Keep in mind that those 3 character classes were justified because of the plot involving the UNN. In SS1 you didn’t work for any organization. You were just a freelance hacker. Depending on what the plot ends up being in SS3, having those 3 character classes may be totally inappropriate and I’d be surprised if they magically ended up working the same as they did in SS2.
SS2 dropped the plot with Tommy and Shobecca escaping in a shuttlecraft while the Von Braun was essentially salvaged and presumably the protagonist goes back to a normal life. That’s a pretty open-ended finish to the game and allows for just about anything to continue the story. Having ANOTHER protagonist working for the UNN and having to select a military branch would be pretty stale unless there was some really clever backstory to back it up. They may opt to keep the whole “class” system of character development but may have to disguise it as something other than marine/navy/osa so I would expect that rather than copying an already used archetype.
I hope they drop classes altogether.
But what if your character is left handed and likes to play an instrument in their spare time ?
Fuse the ball somewhere else and leave both hands free.

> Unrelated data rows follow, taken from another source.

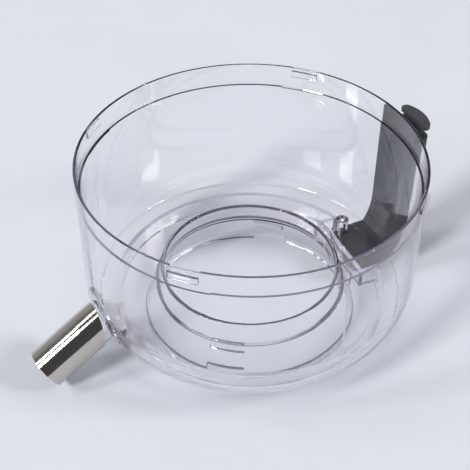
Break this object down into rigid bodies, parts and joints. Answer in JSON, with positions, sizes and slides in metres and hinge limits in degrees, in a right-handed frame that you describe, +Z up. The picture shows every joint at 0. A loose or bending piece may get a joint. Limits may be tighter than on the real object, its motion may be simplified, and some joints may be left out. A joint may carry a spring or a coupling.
{
  "type": "juicer bowl",
  "caption": "Clear round juicer bowl with a central hub, a sloping steel spout sleeve and a grey lid interlock housing on its side.",
  "frame": {"origin": "on the bowl's axis, in the plane of the foot it rests on", "axes": "+Z up along the bowl's axis, -Y towards the spout, +Y nearly towards the interlock housing"},
  "size_m": [0.2016, 0.2606, 0.1165],
  "materials": {
    "clear_plastic": "clear, polished",
    "sleeve_steel": "brushed along the tube",
    "housing_plastic": "satin moulded",
    "plunger_plastic": "satin moulded",
    "spring_steel": "drawn wire",
    "screw_steel": "bright, passivated"
  },
  "bodies": {
    "bowl_body": {"bowl": "clear_plastic", "spout_tube": "sleeve_steel", "interlock_housing": "housing_plastic", "housing_screw": "screw_steel", "plunger_spring": "spring_steel"},
    "plunger_body": {"interlock_plunger": "plunger_plastic"}
  },
  "joints": [
    {"name": "plunger_press", "type": "slide", "parent": "bowl_body", "child": "plunger_body", "axis": [0, 0, -1], "range_m": [0, 0.006], "stiffness_N_per_m": 150, "springref_m": -0.01, "deforming": ["plunger_spring"]}
  ]
}
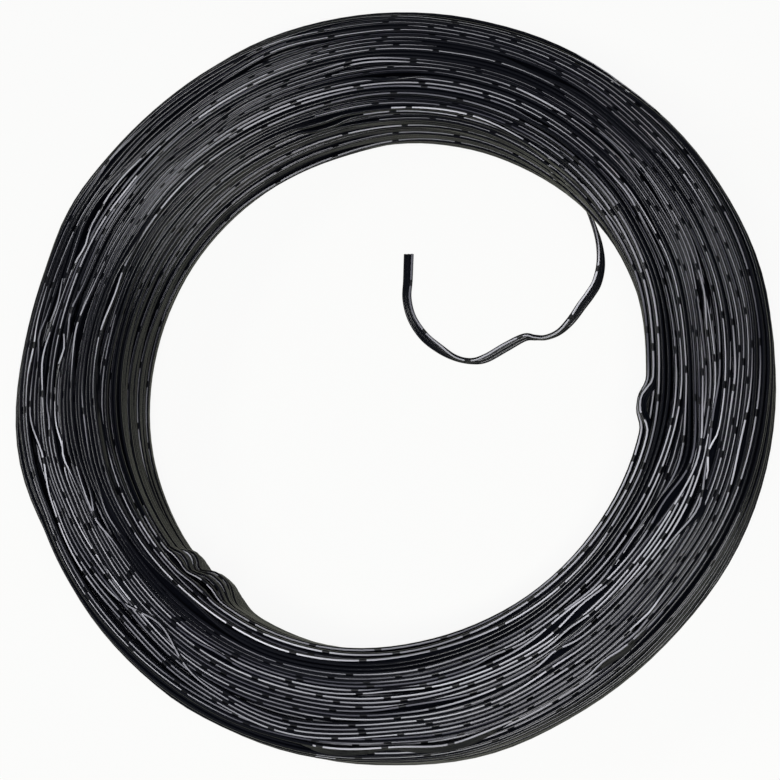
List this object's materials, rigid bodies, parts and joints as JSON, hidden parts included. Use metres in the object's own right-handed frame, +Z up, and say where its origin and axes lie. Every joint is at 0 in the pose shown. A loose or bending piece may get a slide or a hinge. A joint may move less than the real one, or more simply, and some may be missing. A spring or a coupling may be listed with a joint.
{
  "type": "folded parallel wire",
  "caption": "Black flat parallel wire with side-by-side cores and a white dashed tracer, wound in a thick round coil with one free cut end inside the eye.",
  "frame": {"origin": "centre of the coil on the surface it rests on", "axes": "+Z up along the coil's axis; the free end lies in the eye on the +X +Y side, and its cut end points along +Y"},
  "size_m": [0.17, 0.17, 0.0288],
  "materials": {
    "coil_insulation": "satin",
    "free_end_insulation": "satin",
    "conductor": "satin"
  },
  "bodies": {
    "root": {"wire_coil": "coil_insulation", "free_end": "free_end_insulation", "striped_core_conductor": "conductor", "middle_core_conductor": "conductor", "plain_core_conductor": "conductor"}
  },
  "joints": []
}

Or let the player choose where to fuse the ball.
What I believe would be important is to have a better balance of weapons/ammunition.
In SS1, I struggled with a shortage of ammo in the first few levels, but finished the game with hundreds of grenades and rounds of ammo I never had to use.
In SS2, the idea of weapon degradation was, in my view, neither realistic nor fun. Modern weapons shouldn’t break down after a couple of hundred shots (or even less). Overheat perhaps, but not go broke.
I also believe there is much potential to make combat more interesting by having different types of weapons deal varying amounts of damage depending on the opponent.
In SS1, for instance you have the Mag Pulse/EMP grenade that is only effective against Robots and gas grenades/stun darts are only effective against mutants. But most other weapons appear to be equally effective irrespective of which enemy you face.
For example: A well-armoured Sec-2-bot should be immune to all bullet weapons (except perhaps assult rifle penetrator rounds), but vulnerable to beam weapons. Some mutants could be “armoured”, too, e.g. like some dinosaurs were, and therefore less vulnerable to bullets, but more vulnerable to gas or explosives etc.
Would be fun for the player to work out which weapon to use on which enemy, and it would also add possible plot elements (e.g., you need to modify/upgrade weapon x on level y to get past enemy z).
Classes aren’t exactly necessary, they were just a way to give you some defining attributes in the beginning of the game, but weren’t limitting of your character’s progression throughout it. The same could be done just by customization of attributes before beginning the game… Or you could just begin raw, evolving your skills from ground zero.
They could even create a “classic mode” where you have no character progression, just like the first game, for the more conservative players. It’s not a difficult mechanic to implement, but your character would be much more overpowered, so the game’s difficulty would need to be adequately altered for this mode in specific.
Be careful. While I favor this in moderation, it could easily turn into some find-the-weakness minigame.
You could do the same thing with locational damage, but as I said, too much of a good thing.